Tüm bu hususlara, YNK içindeki gelişmeleri de ekleyerek birlikte düşündüğümüzde olup bitenlerin ne anlamı geldiği biraz daha iyi anlaşılmış olmuyor mu? Acaba YNK’liler bunu anlayabiliyor mu? Göre biliyor mu? Yoksa sadece kim iktidar olur, kim ne kadar para kazanır türünden Ortaçağ düşüncesiyle mi hareket ediyor? YNK kuruluş fikrine göre mi, Mesrur Barzani gibi Erdoğan’a benzeyen birinin çizgisine göre mi olacak? Bir diğer önemli soru da budur.
YNK Mesrur Barzani’nin KDP’sinin eline düştüğü gün, mülteciler Halepçe ovasında olacaktır. Birileri bunun imkansız olabileceğini düşünüyor olabilir. Onlar düşünmeye devam etsin. Ben de şunu yazıyorum; Daha önce Halepçe de bir deneme yapılmadı mı? Dört parça Kürdistan içinde Daiş’e en çok katılım Halepçe’den olmadı mı? Halepçe’de daha önce KDP ve İslamcıların ortak hükümeti kurulmadı mı? Daha ne anlatayım bilmiyorum.

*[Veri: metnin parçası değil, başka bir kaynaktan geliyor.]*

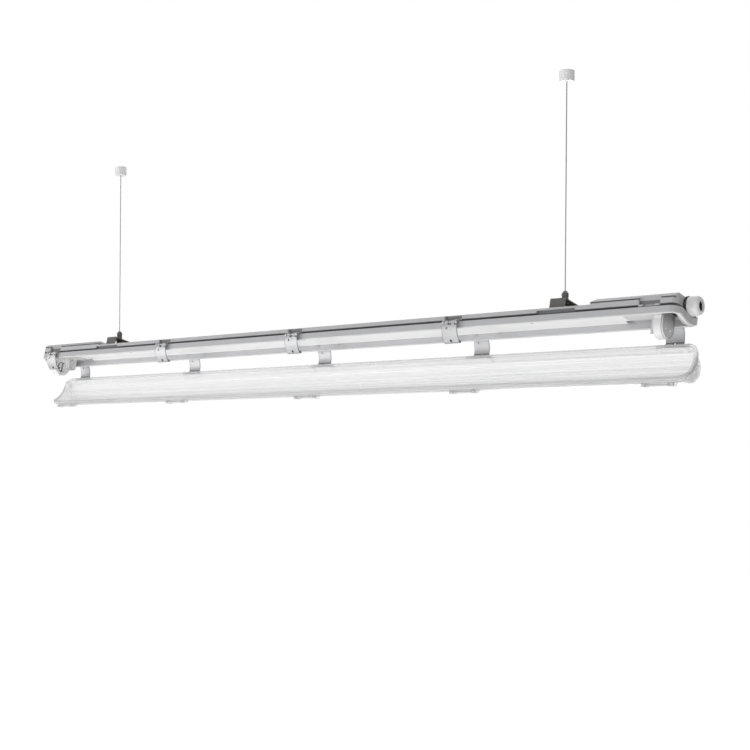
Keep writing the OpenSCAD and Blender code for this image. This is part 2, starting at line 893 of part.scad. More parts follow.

Bir de şunlar üzerinde düşünün lütfen; Yolsuzluk, iktidar, adam kayırma sadece YNK’de mi var? Bu siyasetin kurucu babası KDP değil mi? Peki neden sanki sadece YNK’de bu sorunlar var gibi bir gündem yaratılmak isteniyor? Neden giderek büyüyen ve ulusal çizgide siyaset yapmaya çalışan YNK içinde sorunlar çıkartıldı? Ya da YNK iç sorunlarını neden bu yöntemle ele alıp adeta baltayla ayağına vurdu? Çünkü büyük bir plan var. Bu plan en azından bazı YNK’lilerin anlamayacağı türdendir. Zaten anlasalardı iç sorunlarını böyle çözmeye kalkmazlardı. Demokratik olurlardı.
Belirtmeye çalıştığım uluslararası projenin bir diğer ayağı da Mesrur Barzani üzerinden yürütülüyor. Mesrur Barzani, ABD’lilerin deyimiyle mafya ve diktatör olduğu halde neden güney halkı içinde ‘çaksazi’ yapıyor adı altında pazarlanıyor sanıyorsunuz. Bu propagandanın daha önce Erdoğan için ‘Türkiye’yi düze çıkaran, büyüten lider’ sloganlarıyla yapıldığını hatırlayın. Güneyde KDP’yi ve KDP içindeki Barzanileri pazarlayan politika, AKP ve Erdoğan’ı pazarlayan projenin küçük bir taklididir. İnceleyin göreceksiniz.
Erdoğan ve AKP’si bitmiştir. Bunun için İran’a savaş açarak kurtulmak istemektedir. Bu savaş bildik savaşlara benzemeyecektir. Mesrur ve Babası ilk günden Türklere oynadıkları için Erdoğan’ı kurtarmaya çalışıyor. Bunun için YNK bölgesini hazır hale getirmek istiyor. KDP’nin YNK karşıtlığı Türklerin emriyle ve planlamasıyla oluyor. Türkler Süleymaniye’deki ‘Çuval hadisesini unutmadık’ demeye de getiriyorlar. Barzaniler, Kürtleri sömürgecilere kurban ederek kurtulmak istiyor. Bunun bir yolunun da Kürt birliğini dağıtmaktan geçtiğini bilerek kirli ve komplocu saldırıyor.